# [TO DO]
Would you return all of this data exactly, leaving nothing out?

# [PROVIDED DATA]
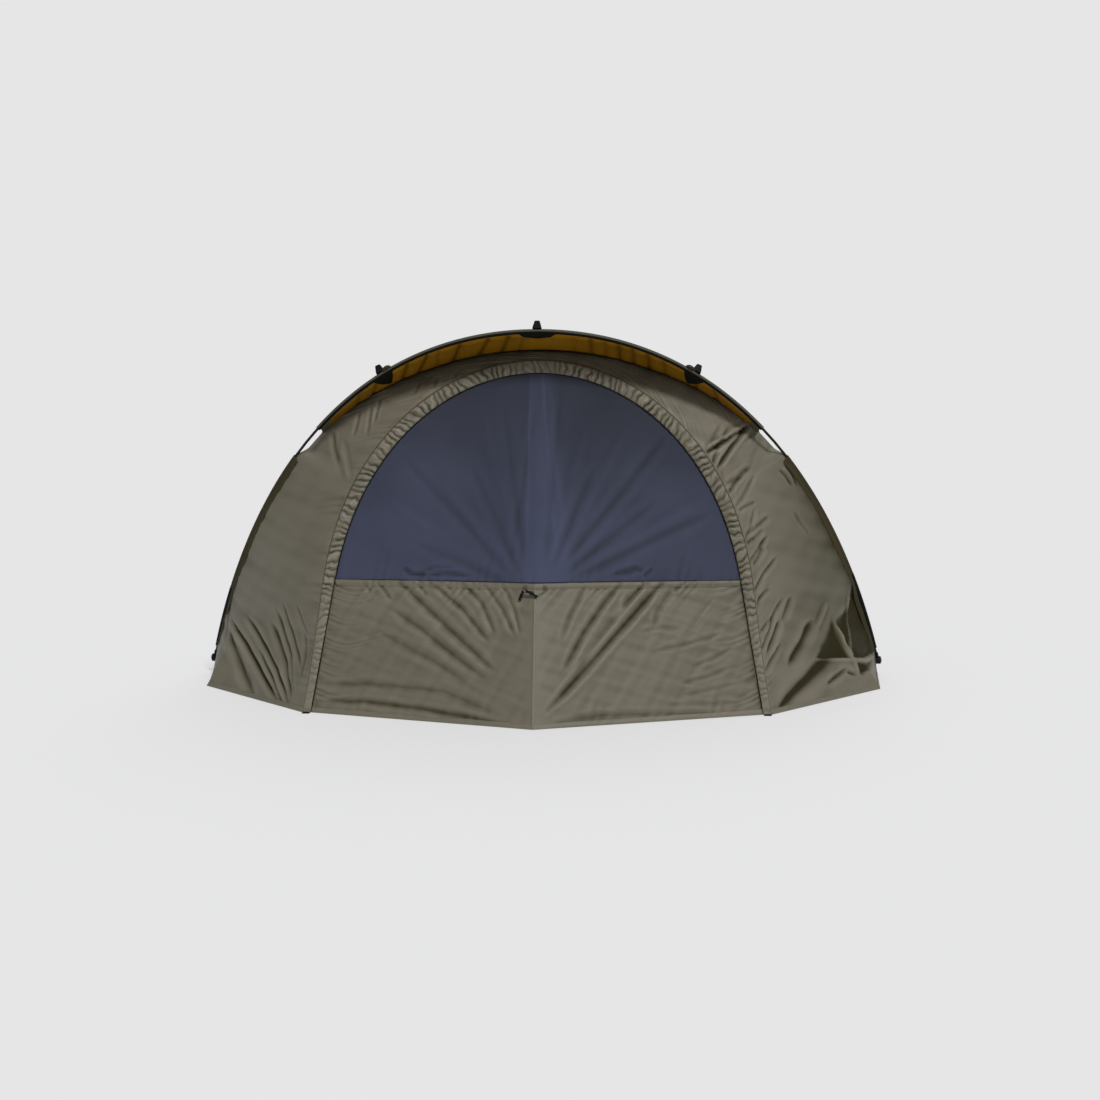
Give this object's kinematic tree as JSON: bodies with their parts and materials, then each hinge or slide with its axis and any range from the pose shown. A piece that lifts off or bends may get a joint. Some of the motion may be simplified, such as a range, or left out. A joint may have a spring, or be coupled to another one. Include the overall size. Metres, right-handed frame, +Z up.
{
  "type": "bivvy tent",
  "caption": "One-man angling bivvy tent: bent poles on two hub blocks, a hood that tips back, a peaked brow, and a zipped door half netting, half cloth.",
  "frame": {"origin": "on the ground under the middle of the bounding box", "axes": "X runs across the tent, from left to right seen from the front; -Y is the front with the door; +Z is up"},
  "size_m": [2.7686, 2.175, 1.3827],
  "materials": {
    "olive_cloth": "olive polyurethane-coated polyester, fine weave, soft sheen",
    "amber_coating": "amber coated underside of the brow",
    "netting": "blue-grey mosquito netting",
    "sleeve_webbing": "brown-olive webbing over the poles",
    "black_nylon": "moulded black nylon",
    "glass_fibre": "black lacquered glass fibre pole",
    "zinc_steel": "zinc-plated steel rivet",
    "groundsheet": "dark green PVC groundsheet",
    "webbing": "black polypropylene webbing"
  },
  "bodies": {
    "root": {"rear_rib": "glass_fibre", "back_rib": "glass_fibre", "rear_shell_left": "olive_cloth", "rear_shell_centre": "olive_cloth", "rear_shell_right": "olive_cloth", "back_wall_left": "olive_cloth", "back_wall_centre": "olive_cloth", "back_wall_right": "olive_cloth", "vent_netting": "netting", "vent_hood": "olive_cloth", "groundsheet": "groundsheet", "hub_block_left": "black_nylon", "hub_block_right": "black_nylon", "pivot_rivet_left": "zinc_steel", "pivot_rivet_right": "zinc_steel", "peg_loop_rear_left": "webbing", "peg_loop_rear_right": "webbing"},
    "hood": {"front_hoop": "glass_fibre", "middle_rib": "glass_fibre", "hoop_knuckle_left": "black_nylon", "hoop_knuckle_right": "black_nylon", "middle_knuckle_left": "black_nylon", "middle_knuckle_right": "black_nylon", "brow_sleeve": "sleeve_webbing", "side_sleeve_left": "sleeve_webbing", "side_sleeve_right": "sleeve_webbing", "roof_front_left": "olive_cloth", "roof_front_centre": "olive_cloth", "roof_front_right": "olive_cloth", "roof_rear_left": "olive_cloth", "roof_rear_centre": "olive_cloth", "roof_rear_right": "olive_cloth", "brow_panel": "olive_cloth", "brow_lining": "amber_coating", "wing_left": "olive_cloth", "wing_right": "olive_cloth", "ruffle_left": "olive_cloth", "ruffle_right": "olive_cloth", "bar_clip_left": "black_nylon", "bar_clip_centre": "black_nylon", "bar_clip_right": "black_nylon", "peg_loop_front_left": "webbing", "peg_loop_front_right": "webbing"},
    "door": {"door_lower_left": "olive_cloth", "door_lower_right": "olive_cloth", "door_netting_left": "netting", "door_netting_right": "netting", "sill_zip": "black_nylon"},
    "slider_left": {"zip_slider_left": "black_nylon"},
    "slider_right": {"zip_slider_right": "black_nylon"},
    "pull_left": {"zip_pull_left": "black_nylon"},
    "pull_right": {"zip_pull_right": "black_nylon"},
    "bar_left": {"tension_bar_left": "sleeve_webbing", "bar_cap_left": "black_nylon"},
    "bar_centre": {"tension_bar_centre": "sleeve_webbing", "bar_cap_centre": "black_nylon"},
    "bar_right": {"tension_bar_right": "sleeve_webbing", "bar_cap_right": "black_nylon"}
  },
  "joints": [
    {"name": "hood_fold", "type": "hinge", "parent": "root", "child": "hood", "pos_m": [0, 0.129, 0.06], "axis": [-1, 0, 0], "range_deg": [0, 70]},
    {"name": "door_fold", "type": "hinge", "parent": "hood", "child": "door", "pos_m": [0, -1.087, 0.004], "axis": [1, 0, 0], "range_deg": [0, 112]},
    {"name": "slider_left_slide", "type": "slide", "parent": "door", "child": "slider_left", "axis": [-0.9693, 0.246, 0], "range_m": [0, 0.65]},
    {"name": "slider_right_slide", "type": "slide", "parent": "door", "child": "slider_right", "axis": [0.9693, 0.246, 0], "range_m": [0, 0.65]},
    {"name": "pull_left_swing", "type": "hinge", "parent": "slider_left", "child": "pull_left", "pos_m": [-0.03549, -0.86908, 0.44886], "axis": [-0.9693, 0.246, 0], "range_deg": [0, 100]},
    {"name": "pull_right_swing", "type": "hinge", "parent": "slider_right", "child": "pull_right", "pos_m": [0.03549, -0.86908, 0.44886], "axis": [-0.9693, -0.246, 0], "range_deg": [0, 100]},
    {"name": "bar_left_lift", "type": "hinge", "parent": "hood", "child": "bar_left", "pos_m": [-0.56781, 0.01576, 1.07748], "axis": [-0.9041, -0.0875, -0.4183], "range_deg": [0, 110]},
    {"name": "bar_centre_lift", "type": "hinge", "parent": "hood", "child": "bar_centre", "pos_m": [0, 0.00086, 1.20911], "axis": [-1, 0, 0], "range_deg": [0, 110]},
    {"name": "bar_right_lift", "type": "hinge", "parent": "hood", "child": "bar_right", "pos_m": [0.56781, 0.01576, 1.07748], "axis": [-0.9041, 0.0875, 0.4183], "range_deg": [0, 110]}
  ]
}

# [WRITTEN SOLUTION]
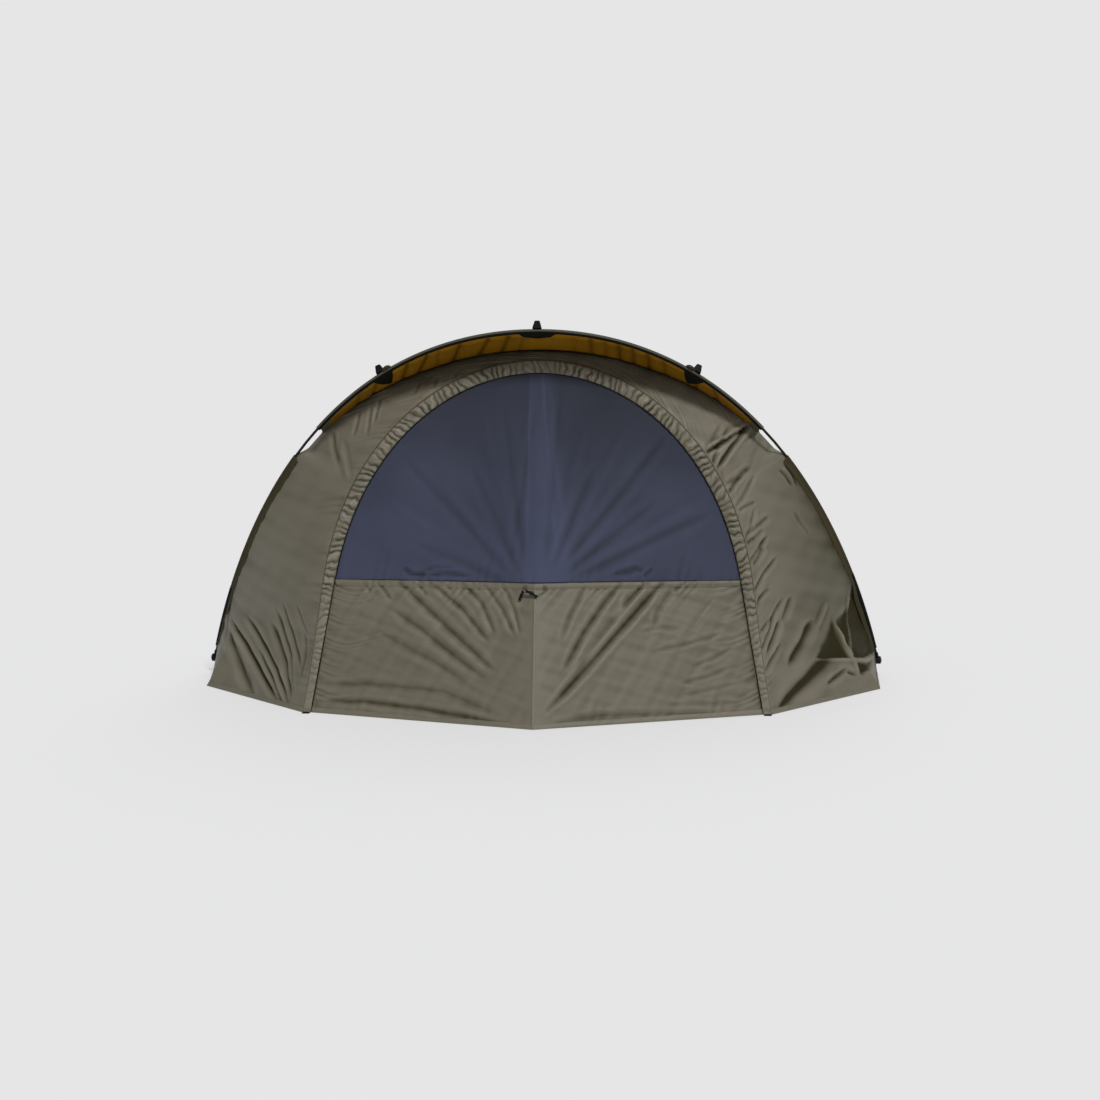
Give this object's kinematic tree as JSON: bodies with their parts and materials, then each hinge or slide with its axis and any range from the pose shown. A piece that lifts off or bends may get a joint. Some of the motion may be simplified, such as a range, or left out. A joint may have a spring, or be coupled to another one. Include the overall size. Metres, right-handed frame, +Z up.
{
  "type": "bivvy tent",
  "caption": "One-man angling bivvy tent: bent poles on two hub blocks, a hood that tips back, a peaked brow, and a zipped door half netting, half cloth.",
  "frame": {"origin": "on the ground under the middle of the bounding box", "axes": "X runs across the tent, from left to right seen from the front; -Y is the front with the door; +Z is up"},
  "size_m": [2.7686, 2.175, 1.3827],
  "materials": {
    "olive_cloth": "olive polyurethane-coated polyester, fine weave, soft sheen",
    "amber_coating": "amber coated underside of the brow",
    "netting": "blue-grey mosquito netting",
    "sleeve_webbing": "brown-olive webbing over the poles",
    "black_nylon": "moulded black nylon",
    "glass_fibre": "black lacquered glass fibre pole",
    "zinc_steel": "zinc-plated steel rivet",
    "groundsheet": "dark green PVC groundsheet",
    "webbing": "black polypropylene webbing"
  },
  "bodies": {
    "root": {"rear_rib": "glass_fibre", "back_rib": "glass_fibre", "rear_shell_left": "olive_cloth", "rear_shell_centre": "olive_cloth", "rear_shell_right": "olive_cloth", "back_wall_left": "olive_cloth", "back_wall_centre": "olive_cloth", "back_wall_right": "olive_cloth", "vent_netting": "netting", "vent_hood": "olive_cloth", "groundsheet": "groundsheet", "hub_block_left": "black_nylon", "hub_block_right": "black_nylon", "pivot_rivet_left": "zinc_steel", "pivot_rivet_right": "zinc_steel", "peg_loop_rear_left": "webbing", "peg_loop_rear_right": "webbing"},
    "hood": {"front_hoop": "glass_fibre", "middle_rib": "glass_fibre", "hoop_knuckle_left": "black_nylon", "hoop_knuckle_right": "black_nylon", "middle_knuckle_left": "black_nylon", "middle_knuckle_right": "black_nylon", "brow_sleeve": "sleeve_webbing", "side_sleeve_left": "sleeve_webbing", "side_sleeve_right": "sleeve_webbing", "roof_front_left": "olive_cloth", "roof_front_centre": "olive_cloth", "roof_front_right": "olive_cloth", "roof_rear_left": "olive_cloth", "roof_rear_centre": "olive_cloth", "roof_rear_right": "olive_cloth", "brow_panel": "olive_cloth", "brow_lining": "amber_coating", "wing_left": "olive_cloth", "wing_right": "olive_cloth", "ruffle_left": "olive_cloth", "ruffle_right": "olive_cloth", "bar_clip_left": "black_nylon", "bar_clip_centre": "black_nylon", "bar_clip_right": "black_nylon", "peg_loop_front_left": "webbing", "peg_loop_front_right": "webbing"},
    "door": {"door_lower_left": "olive_cloth", "door_lower_right": "olive_cloth", "door_netting_left": "netting", "door_netting_right": "netting", "sill_zip": "black_nylon"},
    "slider_left": {"zip_slider_left": "black_nylon"},
    "slider_right": {"zip_slider_right": "black_nylon"},
    "pull_left": {"zip_pull_left": "black_nylon"},
    "pull_right": {"zip_pull_right": "black_nylon"},
    "bar_left": {"tension_bar_left": "sleeve_webbing", "bar_cap_left": "black_nylon"},
    "bar_centre": {"tension_bar_centre": "sleeve_webbing", "bar_cap_centre": "black_nylon"},
    "bar_right": {"tension_bar_right": "sleeve_webbing", "bar_cap_right": "black_nylon"}
  },
  "joints": [
    {"name": "hood_fold", "type": "hinge", "parent": "root", "child": "hood", "pos_m": [0, 0.129, 0.06], "axis": [-1, 0, 0], "range_deg": [0, 70]},
    {"name": "door_fold", "type": "hinge", "parent": "hood", "child": "door", "pos_m": [0, -1.087, 0.004], "axis": [1, 0, 0], "range_deg": [0, 112]},
    {"name": "slider_left_slide", "type": "slide", "parent": "door", "child": "slider_left", "axis": [-0.9693, 0.246, 0], "range_m": [0, 0.65]},
    {"name": "slider_right_slide", "type": "slide", "parent": "door", "child": "slider_right", "axis": [0.9693, 0.246, 0], "range_m": [0, 0.65]},
    {"name": "pull_left_swing", "type": "hinge", "parent": "slider_left", "child": "pull_left", "pos_m": [-0.03549, -0.86908, 0.44886], "axis": [-0.9693, 0.246, 0], "range_deg": [0, 100]},
    {"name": "pull_right_swing", "type": "hinge", "parent": "slider_right", "child": "pull_right", "pos_m": [0.03549, -0.86908, 0.44886], "axis": [-0.9693, -0.246, 0], "range_deg": [0, 100]},
    {"name": "bar_left_lift", "type": "hinge", "parent": "hood", "child": "bar_left", "pos_m": [-0.56781, 0.01576, 1.07748], "axis": [-0.9041, -0.0875, -0.4183], "range_deg": [0, 110]},
    {"name": "bar_centre_lift", "type": "hinge", "parent": "hood", "child": "bar_centre", "pos_m": [0, 0.00086, 1.20911], "axis": [-1, 0, 0], "range_deg": [0, 110]},
    {"name": "bar_right_lift", "type": "hinge", "parent": "hood", "child": "bar_right", "pos_m": [0.56781, 0.01576, 1.07748], "axis": [-0.9041, 0.0875, 0.4183], "range_deg": [0, 110]}
  ]
}